Basically, their job is to feed some Sigma reports with data from different teams in the company, who already have their reports in excel files and our job is to migrate those into a much nicer and aesthetic automated report. Reports can vary on the theme but the metrics and graphics are usually repeated across several workbooks. Sales, Shipments, Returns, Estimates… all generic names that can be applied to most e-commerce companies. These reports are usually audited since their data is used for decision-making. This is why it’s important to make sure that we are reporting the correct one.
What do I test?
- Table validations: Tables are usually populated from Software used by the employees. Can be an ERP, an e-commerce app, a logistic software made for a Distribution Center, etc.
- View validations: Similar to tables, views are populated by different sources. Tables are combined to allocate and present specific data, that can be used to populate a report with the information already filtered out.
- Datasets: Datasets are previews of data already organized in the Reporting tool. The data is prepared to be displayed in the Workbook and there is a custom SQL that feeds it. It can consume different views and tables and have a logic of its own.
- Workbooks: The actual report. This is the final product and what would also be validated by the Stakeholders. It is usually divided into different tabs and data is presented in metrics, graphs, and charts. Functions and calculations can be specific for a metric and the formulas are present within the Workbook to validate.
What type of validations do I do?
There are standard validations that apply to all of the above examples.

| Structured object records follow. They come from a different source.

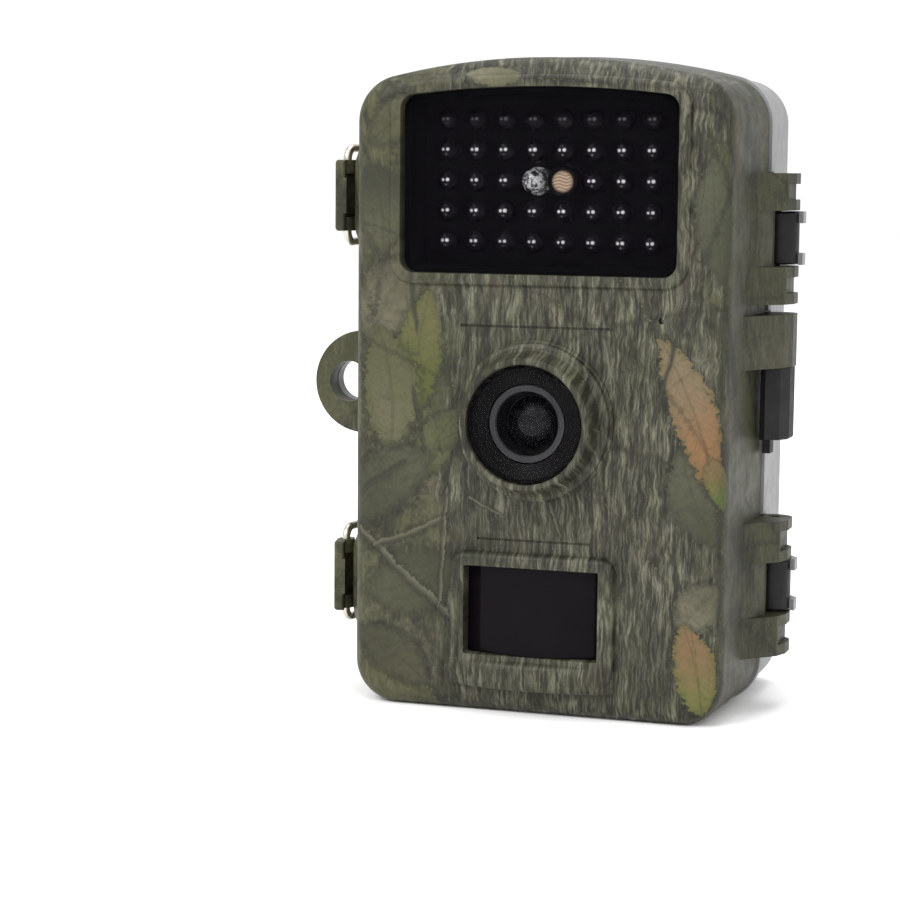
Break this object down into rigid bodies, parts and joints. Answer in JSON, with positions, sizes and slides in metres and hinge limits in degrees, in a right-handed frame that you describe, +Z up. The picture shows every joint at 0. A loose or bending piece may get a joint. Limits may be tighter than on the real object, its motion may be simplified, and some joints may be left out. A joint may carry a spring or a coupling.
{
  "type": "trail camera",
  "caption": "Upright camouflaged trail camera with infrared window, lens, motion detector, hinged back cover with wire latches, padlock eye, strap bracket and tripod socket.",
  "frame": {"origin": "mouth of the tripod socket in the middle of the base, 16 mm behind the front face", "axes": "+Z up the camera's height, -Y the way the lens looks, +X the hinge side, seen from the front on the right"},
  "size_m": [0.1064, 0.0761, 0.1355],
  "materials": {
    "camo": "semi-matte printed bark and leaf pattern",
    "cover": "fine matte moulded",
    "rubber": "matte",
    "black_plastic": "fine textured",
    "gloss_black": "glossy",
    "steel": "satin",
    "wire": "bright drawn wire, lightly tarnished",
    "dark_glass": "polished dark tint",
    "board": "solder mask",
    "led_dark": "polished domes",
    "led_clear": "clear dome",
    "sensor_tan": "clear coated",
    "glass": "clear",
    "lens_glass": "coated",
    "grey_ring": "satin",
    "pir_black": "polished, fine ribs behind",
    "can": "satin",
    "screen": "dark screen",
    "key_rubber": "soft matte",
    "key_white": "matte",
    "chip": "matte",
    "cell": "printed sleeve",
    "brass": "turned"
  },
  "bodies": {
    "case": {"front_shell": "camo", "case_seal": "rubber", "shell_fittings": "camo", "hinge_pins": "steel", "latch_pins": "steel", "ir_window": "dark_glass", "led_tray": "black_plastic", "led_board": "board", "ir_leds": "led_dark", "status_led": "led_clear", "light_sensor": "sensor_tan", "sensor_ring": "gloss_black", "lens_hood": "camo", "lens_window": "glass", "lens_barrel": "gloss_black", "lens_ring": "grey_ring", "lens_elements": "lens_glass", "lens_holder": "black_plastic", "image_sensor": "chip", "sensor_board": "board", "pir_lens": "pir_black", "pir_sensor": "can", "pir_holder": "black_plastic", "inner_chassis": "black_plastic", "lcd_panel": "screen", "lcd_frame": "steel", "lcd_window": "glass", "keypad_board": "board", "switch_body": "steel", "card_slot": "steel", "usb_port": "steel", "battery_cells": "cell", "battery_springs": "steel", "battery_contacts": "steel", "main_board": "board", "board_chips": "chip", "chassis_screws": "steel", "speaker": "chip", "microphone": "can", "dc_jack": "brass", "tripod_insert": "brass"},
    "cover": {"back_cover": "cover", "hinge_barrels": "black_plastic", "cover_fittings": "cover", "tree_bracket": "black_plastic", "bracket_screws": "steel"},
    "latch_lever_upper": {"latch_lever_upper": "camo"},
    "latch_lever_lower": {"latch_lever_lower": "camo"},
    "latch_bail_upper": {"latch_bail_upper": "wire"},
    "latch_bail_lower": {"latch_bail_lower": "wire"},
    "battery_lid": {"battery_lid": "black_plastic"},
    "switch_knob": {"switch_knob": "key_white"},
    "memory_card": {"memory_card": "chip"},
    "port_plug": {"port_plug": "rubber"},
    "button_menu": {"button_menu": "key_rubber"},
    "button_up": {"button_up": "key_rubber"},
    "button_down": {"button_down": "key_rubber"},
    "button_left": {"button_left": "key_rubber"},
    "button_right": {"button_right": "key_rubber"},
    "button_ok": {"button_ok": "key_rubber"}
  },
  "joints": [
    {"name": "cover_hinge", "type": "hinge", "parent": "case", "child": "cover", "pos_m": [0.044, 0.014, 0.0675], "axis": [0, 0, 1], "range_deg": [-110, 0]},
    {"name": "latch_upper", "type": "hinge", "parent": "case", "child": "latch_lever_upper", "pos_m": [-0.0454, 0.0027, 0.106], "axis": [0, 0, 1], "range_deg": [-110, 0]},
    {"name": "bail_upper", "type": "hinge", "parent": "latch_lever_upper", "child": "latch_bail_upper", "pos_m": [-0.0459, -0.0028, 0.106], "axis": [0, 0, 1], "range_deg": [0, 133]},
    {"name": "latch_lower", "type": "hinge", "parent": "case", "child": "latch_lever_lower", "pos_m": [-0.0454, 0.0027, 0.0249], "axis": [0, 0, 1], "range_deg": [-110, 0]},
    {"name": "bail_lower", "type": "hinge", "parent": "latch_lever_lower", "child": "latch_bail_lower", "pos_m": [-0.0459, -0.0028, 0.0249], "axis": [0, 0, 1], "range_deg": [0, 133]},
    {"name": "key_menu", "type": "slide", "parent": "case", "child": "button_menu", "axis": [0, -1, 0], "range_m": [0, 0.0006], "stiffness_N_per_m": 800, "springref_m": -0.0004},
    {"name": "key_up", "type": "slide", "parent": "case", "child": "button_up", "axis": [0, -1, 0], "range_m": [0, 0.0006], "stiffness_N_per_m": 800, "springref_m": -0.0004},
    {"name": "key_down", "type": "slide", "parent": "case", "child": "button_down", "axis": [0, -1, 0], "range_m": [0, 0.0006], "stiffness_N_per_m": 800, "springref_m": -0.0004},
    {"name": "key_left", "type": "slide", "parent": "case", "child": "button_left", "axis": [0, -1, 0], "range_m": [0, 0.0006], "stiffness_N_per_m": 800, "springref_m": -0.0004},
    {"name": "key_right", "type": "slide", "parent": "case", "child": "button_right", "axis": [0, -1, 0], "range_m": [0, 0.0006], "stiffness_N_per_m": 800, "springref_m": -0.0004},
    {"name": "key_ok", "type": "slide", "parent": "case", "child": "button_ok", "axis": [0, -1, 0], "range_m": [0, 0.0006], "stiffness_N_per_m": 800, "springref_m": -0.0004},
    {"name": "power_switch", "type": "slide", "parent": "case", "child": "switch_knob", "axis": [1, 0, 0], "range_m": [0, 0.006]},
    {"name": "battery_lid_slide", "type": "slide", "parent": "case", "child": "battery_lid", "axis": [0, 0, -1], "range_m": [0, 0.004]},
    {"name": "card_eject", "type": "slide", "parent": "case", "child": "memory_card", "axis": [0, 1, 0], "range_m": [0, 0.005]},
    {"name": "plug_pull", "type": "slide", "parent": "case", "child": "port_plug", "axis": [0, 0, -1], "range_m": [0, 0.005]}
  ],
  "couplings": [
    {"joint": "bail_upper", "follows": "latch_upper", "ratio": -1.2},
    {"joint": "bail_lower", "follows": "latch_lower", "ratio": -1.2}
  ]
}
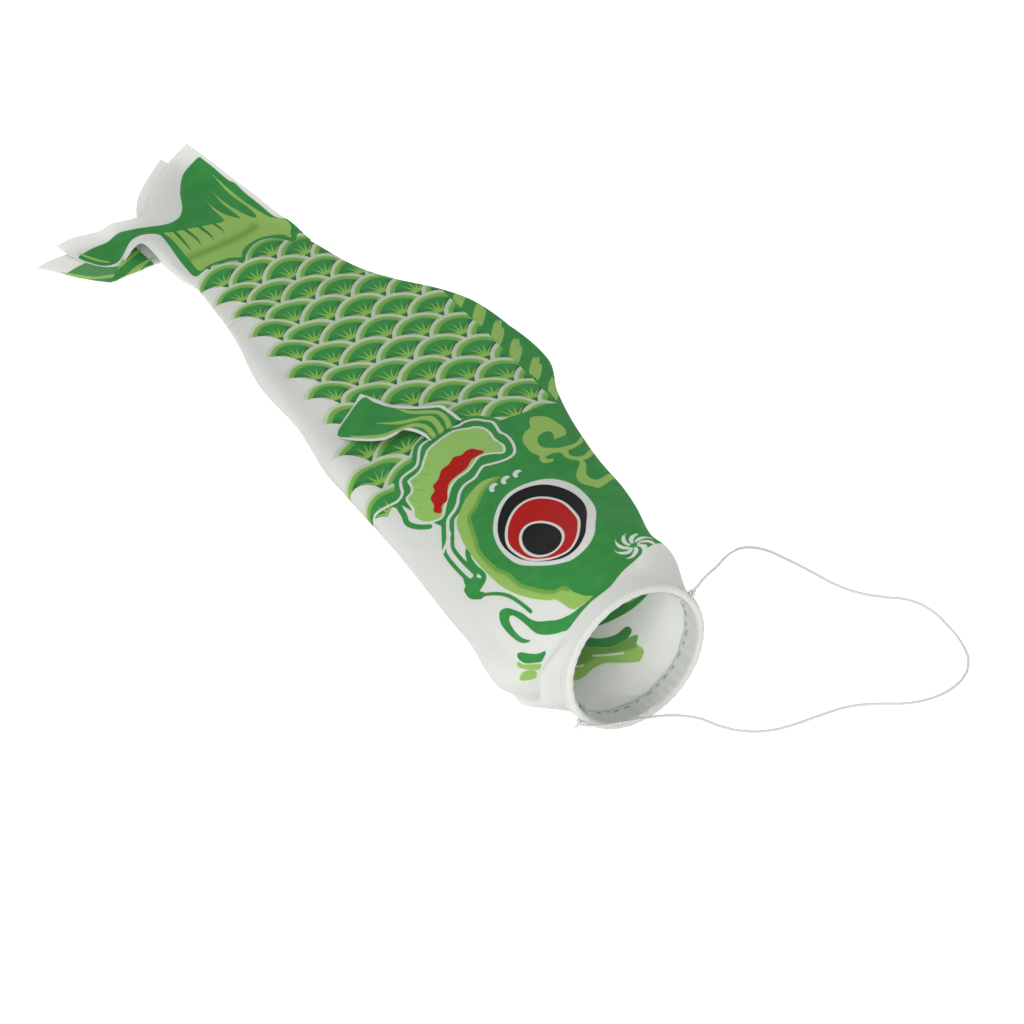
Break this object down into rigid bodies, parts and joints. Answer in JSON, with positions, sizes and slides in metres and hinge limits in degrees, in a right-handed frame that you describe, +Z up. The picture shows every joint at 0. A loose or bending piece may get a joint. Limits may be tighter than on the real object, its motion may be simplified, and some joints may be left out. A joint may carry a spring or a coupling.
{
  "type": "carp streamer windsock",
  "caption": "Fish-shaped fabric windsock with a hooped mouth, a cord bridle, side fins and an open forked tail, lying flat.",
  "frame": {"origin": "centre of the bottom of the object's box, without its cord, on the surface that it lies on", "axes": "+X along the fish towards its mouth, +Y across the fish towards its back, +Z up from the surface"},
  "size_m": [0.6534, 0.307, 0.089],
  "materials": {
    "printed_cloth": "thin plain-woven polyester, dye-printed green, leaf green, white, red and black",
    "white_cloth": "thin plain-woven polyester, white, slightly see-through",
    "green_thread": "twisted polyester sewing thread",
    "white_cord": "soft braided polyester cord",
    "hoop_plastic": "drawn plastic rod, satin",
    "sleeve_plastic": "thin plastic tube, satin"
  },
  "bodies": {
    "front": {"mouth_ring": "hoop_plastic", "ring_sleeve": "sleeve_plastic", "mouth_hem": "white_cloth", "hem_stitching": "green_thread", "right_front_panel": "printed_cloth", "left_front_panel": "printed_cloth", "back_seam_front": "white_cloth", "belly_seam_front": "white_cloth", "right_fin_seam": "white_cloth", "left_fin_seam": "white_cloth"},
    "rear": {"right_rear_panel": "printed_cloth", "left_rear_panel": "printed_cloth", "back_seam_rear": "white_cloth", "belly_seam_rear": "white_cloth"},
    "right_tail": {"right_tail_fin": "printed_cloth"},
    "left_tail": {"left_tail_fin": "printed_cloth"},
    "right_fin": {"right_pectoral_fin": "printed_cloth"},
    "left_fin": {"left_pectoral_fin": "printed_cloth"},
    "bridle": {"bridle_cord": "white_cord", "upper_knot": "white_cord", "lower_knot": "white_cord"}
  },
  "joints": [
    {"name": "rear_lift", "type": "hinge", "parent": "front", "child": "rear", "pos_m": [-0.05414, 0.00787, 0.0185], "axis": [0, 1, 0], "range_deg": [0, 40]},
    {"name": "right_tail_flutter", "type": "hinge", "parent": "rear", "child": "right_tail", "pos_m": [-0.15414, 0.00787, 0.0068], "axis": [0, 1, 0], "range_deg": [0, 70]},
    {"name": "left_tail_flutter", "type": "hinge", "parent": "rear", "child": "left_tail", "pos_m": [-0.15414, 0.00787, 0.0068], "axis": [0, 1, 0], "range_deg": [0, 42]},
    {"name": "right_fin_flap", "type": "hinge", "parent": "front", "child": "right_fin", "pos_m": [0.06586, 0.01637, 0.0368], "axis": [-0.2079, 0.9781, 0], "range_deg": [0, 90]},
    {"name": "left_fin_flap", "type": "hinge", "parent": "front", "child": "left_fin", "pos_m": [0.06586, 0.01637, 0.0003], "axis": [0.2079, -0.9781, 0], "range_deg": [0, 60]},
    {"name": "bridle_swing", "type": "hinge", "parent": "front", "child": "bridle", "pos_m": [0.27023, 0.04953, 0.06889], "axis": [0.1159, -0.8572, -0.5018], "range_deg": [0, 85]}
  ],
  "couplings": [
    {"joint": "left_tail_flutter", "follows": "right_tail_flutter", "ratio": 0.6}
  ]
}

Some of them are:
- Spotchecks against the UI: Take one row returned from the query and validate the data stored in the different columns against the actual source.
e.g: The unit_price column shows $20.50 for Sales Order #12345. Let’s open the app and check the field. Is it 20.50? If that’s so, repeat the same process a couple of times until you can make sure that a fair amount of rows are showing the correct information.
- Column names and Data Types: Check the column names against the requirements. Do they match? Is it the same unit_return as return_unit? And how about the data types? Use the ticket as a reference or ask your BA to complete the information for you to validate. It’s not the same for a column to store an integer as it is to store a varchar.
- Formulas and calculations: This is my least favorite part, but you may like it. It’s almost certain that while working on reports for financial or sales teams, you would have some amount of metrics and formulas to validate. First, validate that the formula is correct. Second, validate that it is doing what it is supposed to be doing. Do a manual example, look at the fields, and try to do it on your own. Do you get the same results?
- Row counts: One of the best ways to make sure that we are including all the data from the table or the view in the Workbook is to do a row count and compare both. Are we missing rows? Is there any logic in that Tab or section that can be excluding rows? Maybe it’s grouping by any filter? Do we have more rows? Let’s check both and see which ones are missing. Talk to the developer to understand what could be causing the issue.
- Typos and UI: Although there is not much UI to work with, there is always a level of customization made to these reports. Can be a logo, a date added, a text, an “About” page, or even the names of the columns and the column comments. Typos and simple errors are made more often than not, and if missed can be perceived as unprofessional.
- Filters: Last but not least. Filters are key in Data Analytics. It’s important to make sure that they are working, and not only that but also showing the data based on the filter selected. Can we do a multiple selection? Can we select several filters at once?
Conclusion and thoughts:
This is a learning process for me. After working for seven years in Manual and Automated testing, this is my first time working exclusively with data. I’m sure there are many more validations, tools, and ways to work with it, and possibly many more ways to improve these processes (and especially to get better at formula validations) but to conclude this text I would like to say:
- Excel never gets old.
- The more SQL you know, the better and easier the job will get
- Don’t be afraid to work on something you know very little (or nothing) about.